Manipulating the system [was Re: New Government?]

Robert J. Bradbury (
Tue, 24 Aug 1999 18:16:04 -0700 (PDT)

On Tue, 24 Aug 1999, Lee March wrote:

> O'Regan, Emlyn wrote:
> > Or you can manipulate the loopholes in the system (provided you have enough
> > buy in) to get wealthy by doing nothing for other people, or even by
> > disadvantaging other people.
> You sound like everyone else with no net worth and not a clue of how
> people better themselves financially in a free market.
> Step up to the plate and make a few bucks for yourself and then comment
> on how the system works, or be clever enough to find and manipulate the
> "loop holes" you talk about.


I have to step in here (since I at least can claim to have been up-to-bat a number of times in a variety of circumstances).

A good starting example of what is being discussed is most of the SPAM running around that is primarily variants on the "Get Rich Quick" schemes. (The Buy-In is creating a sales-pitch convincing enough that people swallow the hook and the "loophole" is that we value freedom-of-speech more than we value stupid people not being ripped off).

At the higher level an example of a "so-called" loop holes were the government set-asides so that a fixed fraction of all contacts went to minority businesses. It didn't take long for some contractors to figure out how to setup shell companies that met the "set-aside" requirements, even though the profit ended up flowing into the same pockets as before the set-asides existed.

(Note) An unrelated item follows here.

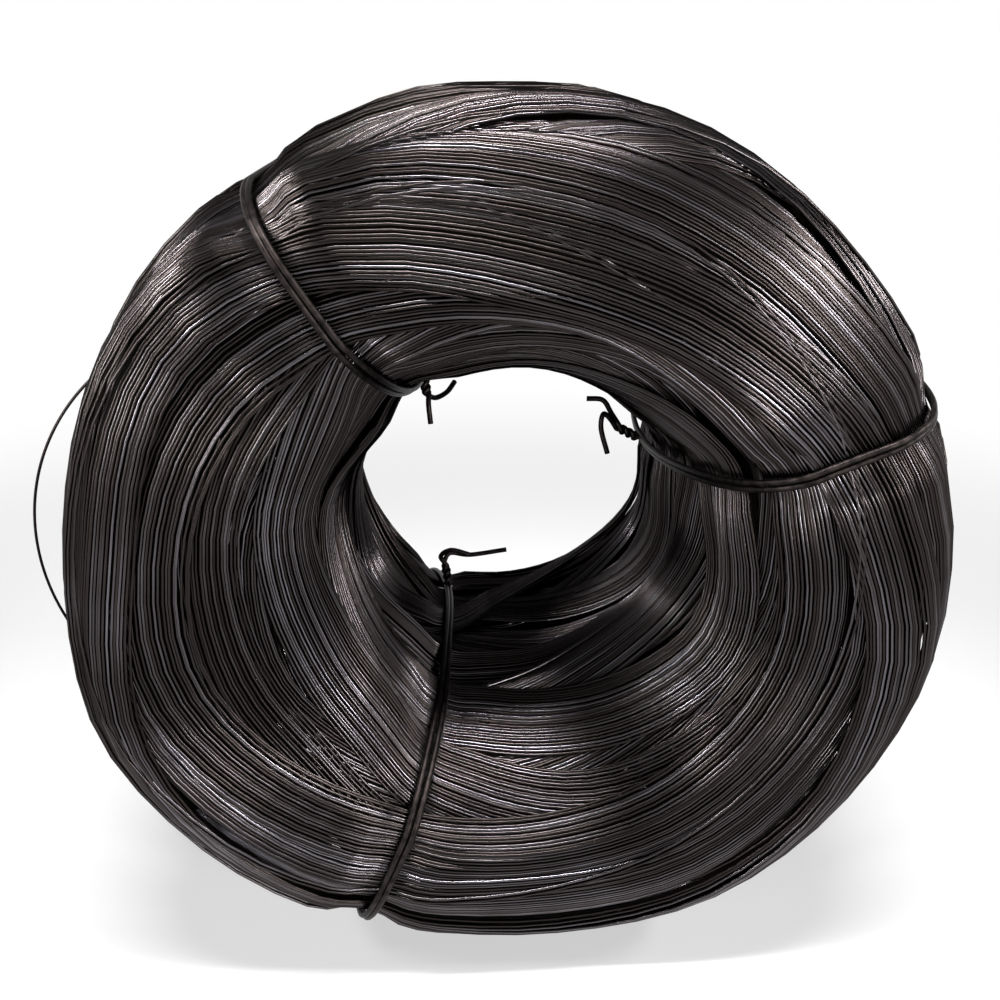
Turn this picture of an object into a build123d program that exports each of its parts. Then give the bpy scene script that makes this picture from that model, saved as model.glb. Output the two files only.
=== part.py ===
from build123d import *
import math
import os

# Coil of spring steel wire, standing on its rim, in millimetres.
# The coil's axis lies along Y and the floor is Z = 0. The origin is on the floor, under the
# middle of the whole part, loose turns included.

# Wire
wire_diameter = 1.6

# Wound bundle
coil_outside_diameter = 470
bore_diameter = 170
coil_width = 326
crown_squareness = 4.0        # section's exponent on the outside: a broad, nearly flat crown
flare_squareness = 1.9        # section's exponent towards the bore: the ends flare like a funnel
crown_press = 1.6             # how much of the rounded crown is pressed flat
end_press = 1.5               # how much of each rounded end is pressed flat
turn_bands = 16               # bands of turns that show round the section
band_relief = 1.8             # how far the edge of one band stands above the next

# Ties: black annealed wire, doubled, pulled tight round the bundle
tie_wire_diameter = 3.2
tie_bite = 2.0                # a tie's outside lies this far under the bundle's own surface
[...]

Still higher is a statement, that was attributed to Sen. Bob Packard a few years ago. Apparently the Agriculture Comm. had worked out and had passed a program of agricultural "subsidies" that would cost the government **no more** than $10B. Yet a few years latter, the farmers has figured out how to reallocate their farmland so the program was costing $30B. Q: Who is smarter -- 100 senators at designing a loop-hole-less system or a few million farmers with a big incentive to find the loop-holes?

If you look at the history of the industry and/or large corporation executive compensation over the last ~20 years, the executives have figured out how to make themselves quite wealthy through both salaries & stock options. This is "justified" by the argument that they are enriching the stock-holders. In fact it is managed by setting up the corporate boards with individuals who represent the executives more than the stockholders. As an example of this, I can point out that 3 of the 5 members the board of Aeiveos Sciences Group were appointed by myself. If I had made the company go, I could have easily manipulated the system to my advantage [*if* I were that kind of guy :-)] The loophole as far as I can tell is the difficulty of a small shareholder in getting an agenda item into the annual meeting and convincing the rest of the shareholders (many of whom are large mutual funds) to go along with their perspective of "throw the bum(s) out". The large shareholders know that if the stock suffers a lack of confidence due to a change of management that is going to cost them a lot more than the executive compensation package does.

Finally, I have to cite the big kahoona of people in power ripping off the system which is the recent example of Russia. Before, under communism the "leaders" had to maintain the illusion they were little better off than a majority of the population. Under "democracy" and "capitalism" however, they simply setup systems where the jewels of the empire were transfered into private hands with the management of the jewels getting the controlling shares and the politicians getting kickbacks on the whole process. Theft of public resources *or* simply very shrewd people working in their own self-interest on a scale that makes us America's corporate executives look like rank amateurs -- you be the judge.

Little know fact -- members of the Russian parliment (the Duma) are *immune* from prosecution under the constitution. Think about the consequences of that!

My observation, in the many places I have worked is that people act in their own self-interest and that if people can find a way to make the "system" work to their advantage they will do so. I think we are probably lucky that we work under a system that was setup quickly, largely as a reaction to abuses of another system. That meant the people doing it didn't spend too much time thinking about how to rig the system so they could make it work more for the people who would come into power than it did for the average citizen.